▶ _Collected material_:

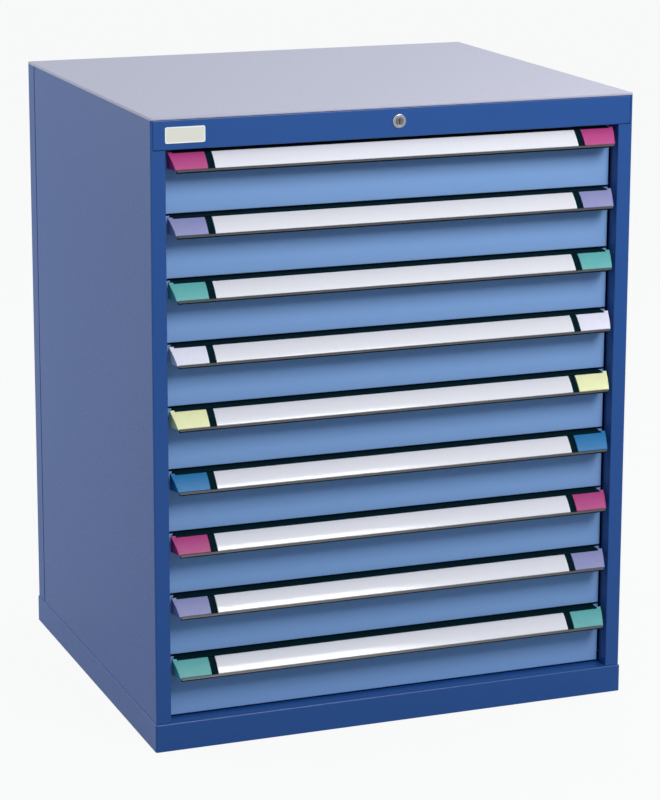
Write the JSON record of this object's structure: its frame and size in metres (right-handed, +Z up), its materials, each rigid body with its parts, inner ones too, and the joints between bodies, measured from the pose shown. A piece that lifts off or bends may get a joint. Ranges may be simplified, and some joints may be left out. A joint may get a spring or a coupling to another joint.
{
  "type": "industrial drawer cabinet",
  "caption": "Upright sheet-steel workshop cabinet with full-width roller drawers, sloping label handles with coloured end caps and a central lock.",
  "frame": {"origin": "middle of the footprint's bounding box on the floor, handles included", "axes": "+Z up, the drawers open towards -Y, +X to the right as seen from the front"},
  "size_m": [0.805, 0.7076, 1],
  "materials": {
    "top_paint": "fine-textured light grey powder coat",
    "housing_paint": "fine-textured blue powder coat",
    "drawer_paint": "fine-textured light blue powder coat",
    "zinc": "zinc-plated sheet",
    "dark_steel": "dark plated steel",
    "chrome": "polished",
    "handle_black": "black anodised extrusion",
    "label_strip": "smooth satin strip",
    "cap_magenta": "satin moulding",
    "cap_lavender": "satin moulding",
    "cap_green": "satin moulding",
    "cap_pearl": "satin moulding",
    "cap_yellow": "satin moulding",
    "cap_blue": "satin moulding"
  },
  "bodies": {
    "carcass": {"top_cover": "top_paint", "base_pan": "housing_paint", "left_side_panel": "housing_paint", "right_side_panel": "housing_paint", "back_panel": "housing_paint", "front_cross_rail": "housing_paint", "left_runner_frame": "zinc", "right_runner_frame": "zinc", "lock_barrel": "chrome", "locking_bar_guide_upper": "dark_steel", "locking_bar_guide_lower": "dark_steel"},
    "lock": {"lock_plug": "chrome", "lock_cam": "dark_steel"},
    "locking_bar": {"lock_cross_bar": "dark_steel", "locking_bar": "dark_steel"},
    "drawer_1": {"drawer_1_tray": "drawer_paint", "drawer_1_handle": "handle_black", "drawer_1_label": "label_strip", "drawer_1_cap_left": "cap_magenta", "drawer_1_cap_right": "cap_magenta"},
    "drawer_2": {"drawer_2_tray": "drawer_paint", "drawer_2_handle": "handle_black", "drawer_2_label": "label_strip", "drawer_2_cap_left": "cap_lavender", "drawer_2_cap_right": "cap_lavender"},
    "drawer_3": {"drawer_3_tray": "drawer_paint", "drawer_3_handle": "handle_black", "drawer_3_label": "label_strip", "drawer_3_cap_left": "cap_green", "drawer_3_cap_right": "cap_green"},
    "drawer_4": {"drawer_4_tray": "drawer_paint", "drawer_4_handle": "handle_black", "drawer_4_label": "label_strip", "drawer_4_cap_left": "cap_pearl", "drawer_4_cap_right": "cap_pearl"},
    "drawer_5": {"drawer_5_tray": "drawer_paint", "drawer_5_handle": "handle_black", "drawer_5_label": "label_strip", "drawer_5_cap_left": "cap_yellow", "drawer_5_cap_right": "cap_yellow"},
    "drawer_6": {"drawer_6_tray": "drawer_paint", "drawer_6_handle": "handle_black", "drawer_6_label": "label_strip", "drawer_6_cap_left": "cap_blue", "drawer_6_cap_right": "cap_blue"},
    "drawer_7": {"drawer_7_tray": "drawer_paint", "drawer_7_handle": "handle_black", "drawer_7_label": "label_strip", "drawer_7_cap_left": "cap_magenta", "drawer_7_cap_right": "cap_magenta"},
    "drawer_8": {"drawer_8_tray": "drawer_paint", "drawer_8_handle": "handle_black", "drawer_8_label": "label_strip", "drawer_8_cap_left": "cap_lavender", "drawer_8_cap_right": "cap_lavender"},
    "drawer_9": {"drawer_9_tray": "drawer_paint", "drawer_9_handle": "handle_black", "drawer_9_label": "label_strip", "drawer_9_cap_left": "cap_green", "drawer_9_cap_right": "cap_green"}
  },
  "joints": [
    {"name": "lock_turn", "type": "hinge", "parent": "carcass", "child": "lock", "pos_m": [0, -0.3397, 0.975], "axis": [0, 1, 0], "range_deg": [0, 90]},
    {"name": "locking_bar_slide", "type": "slide", "parent": "carcass", "child": "locking_bar", "axis": [1, 0, 0], "range_m": [0, 0.01131]},
    {"name": "drawer_1_slide", "type": "slide", "parent": "carcass", "child": "drawer_1", "axis": [0, -1, 0], "range_m": [0, 0.5]},
    {"name": "drawer_2_slide", "type": "slide", "parent": "carcass", "child": "drawer_2", "axis": [0, -1, 0], "range_m": [0, 0.5]},
    {"name": "drawer_3_slide", "type": "slide", "parent": "carcass", "child": "drawer_3", "axis": [0, -1, 0], "range_m": [0, 0.5]},
    {"name": "drawer_4_slide", "type": "slide", "parent": "carcass", "child": "drawer_4", "axis": [0, -1, 0], "range_m": [0, 0.5]},
    {"name": "drawer_5_slide", "type": "slide", "parent": "carcass", "child": "drawer_5", "axis": [0, -1, 0], "range_m": [0, 0.5]},
    {"name": "drawer_6_slide", "type": "slide", "parent": "carcass", "child": "drawer_6", "axis": [0, -1, 0], "range_m": [0, 0.5]},
    {"name": "drawer_7_slide", "type": "slide", "parent": "carcass", "child": "drawer_7", "axis": [0, -1, 0], "range_m": [0, 0.5]},
    {"name": "drawer_8_slide", "type": "slide", "parent": "carcass", "child": "drawer_8", "axis": [0, -1, 0], "range_m": [0, 0.5]},
    {"name": "drawer_9_slide", "type": "slide", "parent": "carcass", "child": "drawer_9", "axis": [0, -1, 0], "range_m": [0, 0.5]}
  ],
  "couplings": [
    {"joint": "lock_turn", "follows": "locking_bar_slide", "rad_per_m": 138.84}
  ]
}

▶ _Your instructions_:
Set every line of the listing down word for word.

▶ _Expected answer_:
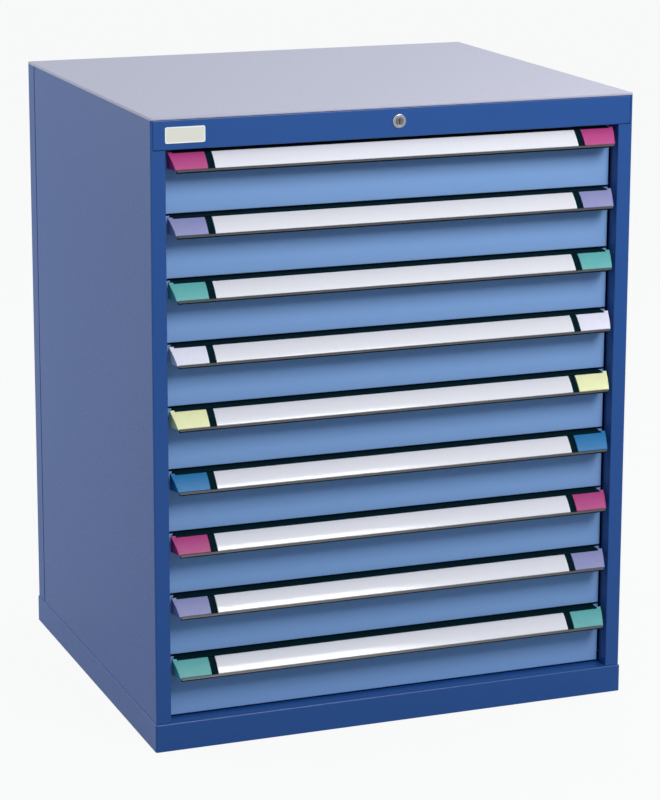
Write the JSON record of this object's structure: its frame and size in metres (right-handed, +Z up), its materials, each rigid body with its parts, inner ones too, and the joints between bodies, measured from the pose shown. A piece that lifts off or bends may get a joint. Ranges may be simplified, and some joints may be left out. A joint may get a spring or a coupling to another joint.
{
  "type": "industrial drawer cabinet",
  "caption": "Upright sheet-steel workshop cabinet with full-width roller drawers, sloping label handles with coloured end caps and a central lock.",
  "frame": {"origin": "middle of the footprint's bounding box on the floor, handles included", "axes": "+Z up, the drawers open towards -Y, +X to the right as seen from the front"},
  "size_m": [0.805, 0.7076, 1],
  "materials": {
    "top_paint": "fine-textured light grey powder coat",
    "housing_paint": "fine-textured blue powder coat",
    "drawer_paint": "fine-textured light blue powder coat",
    "zinc": "zinc-plated sheet",
    "dark_steel": "dark plated steel",
    "chrome": "polished",
    "handle_black": "black anodised extrusion",
    "label_strip": "smooth satin strip",
    "cap_magenta": "satin moulding",
    "cap_lavender": "satin moulding",
    "cap_green": "satin moulding",
    "cap_pearl": "satin moulding",
    "cap_yellow": "satin moulding",
    "cap_blue": "satin moulding"
  },
  "bodies": {
    "carcass": {"top_cover": "top_paint", "base_pan": "housing_paint", "left_side_panel": "housing_paint", "right_side_panel": "housing_paint", "back_panel": "housing_paint", "front_cross_rail": "housing_paint", "left_runner_frame": "zinc", "right_runner_frame": "zinc", "lock_barrel": "chrome", "locking_bar_guide_upper": "dark_steel", "locking_bar_guide_lower": "dark_steel"},
    "lock": {"lock_plug": "chrome", "lock_cam": "dark_steel"},
    "locking_bar": {"lock_cross_bar": "dark_steel", "locking_bar": "dark_steel"},
    "drawer_1": {"drawer_1_tray": "drawer_paint", "drawer_1_handle": "handle_black", "drawer_1_label": "label_strip", "drawer_1_cap_left": "cap_magenta", "drawer_1_cap_right": "cap_magenta"},
    "drawer_2": {"drawer_2_tray": "drawer_paint", "drawer_2_handle": "handle_black", "drawer_2_label": "label_strip", "drawer_2_cap_left": "cap_lavender", "drawer_2_cap_right": "cap_lavender"},
    "drawer_3": {"drawer_3_tray": "drawer_paint", "drawer_3_handle": "handle_black", "drawer_3_label": "label_strip", "drawer_3_cap_left": "cap_green", "drawer_3_cap_right": "cap_green"},
    "drawer_4": {"drawer_4_tray": "drawer_paint", "drawer_4_handle": "handle_black", "drawer_4_label": "label_strip", "drawer_4_cap_left": "cap_pearl", "drawer_4_cap_right": "cap_pearl"},
    "drawer_5": {"drawer_5_tray": "drawer_paint", "drawer_5_handle": "handle_black", "drawer_5_label": "label_strip", "drawer_5_cap_left": "cap_yellow", "drawer_5_cap_right": "cap_yellow"},
    "drawer_6": {"drawer_6_tray": "drawer_paint", "drawer_6_handle": "handle_black", "drawer_6_label": "label_strip", "drawer_6_cap_left": "cap_blue", "drawer_6_cap_right": "cap_blue"},
    "drawer_7": {"drawer_7_tray": "drawer_paint", "drawer_7_handle": "handle_black", "drawer_7_label": "label_strip", "drawer_7_cap_left": "cap_magenta", "drawer_7_cap_right": "cap_magenta"},
    "drawer_8": {"drawer_8_tray": "drawer_paint", "drawer_8_handle": "handle_black", "drawer_8_label": "label_strip", "drawer_8_cap_left": "cap_lavender", "drawer_8_cap_right": "cap_lavender"},
    "drawer_9": {"drawer_9_tray": "drawer_paint", "drawer_9_handle": "handle_black", "drawer_9_label": "label_strip", "drawer_9_cap_left": "cap_green", "drawer_9_cap_right": "cap_green"}
  },
  "joints": [
    {"name": "lock_turn", "type": "hinge", "parent": "carcass", "child": "lock", "pos_m": [0, -0.3397, 0.975], "axis": [0, 1, 0], "range_deg": [0, 90]},
    {"name": "locking_bar_slide", "type": "slide", "parent": "carcass", "child": "locking_bar", "axis": [1, 0, 0], "range_m": [0, 0.01131]},
    {"name": "drawer_1_slide", "type": "slide", "parent": "carcass", "child": "drawer_1", "axis": [0, -1, 0], "range_m": [0, 0.5]},
    {"name": "drawer_2_slide", "type": "slide", "parent": "carcass", "child": "drawer_2", "axis": [0, -1, 0], "range_m": [0, 0.5]},
    {"name": "drawer_3_slide", "type": "slide", "parent": "carcass", "child": "drawer_3", "axis": [0, -1, 0], "range_m": [0, 0.5]},
    {"name": "drawer_4_slide", "type": "slide", "parent": "carcass", "child": "drawer_4", "axis": [0, -1, 0], "range_m": [0, 0.5]},
    {"name": "drawer_5_slide", "type": "slide", "parent": "carcass", "child": "drawer_5", "axis": [0, -1, 0], "range_m": [0, 0.5]},
    {"name": "drawer_6_slide", "type": "slide", "parent": "carcass", "child": "drawer_6", "axis": [0, -1, 0], "range_m": [0, 0.5]},
    {"name": "drawer_7_slide", "type": "slide", "parent": "carcass", "child": "drawer_7", "axis": [0, -1, 0], "range_m": [0, 0.5]},
    {"name": "drawer_8_slide", "type": "slide", "parent": "carcass", "child": "drawer_8", "axis": [0, -1, 0], "range_m": [0, 0.5]},
    {"name": "drawer_9_slide", "type": "slide", "parent": "carcass", "child": "drawer_9", "axis": [0, -1, 0], "range_m": [0, 0.5]}
  ],
  "couplings": [
    {"joint": "lock_turn", "follows": "locking_bar_slide", "rad_per_m": 138.84}
  ]
}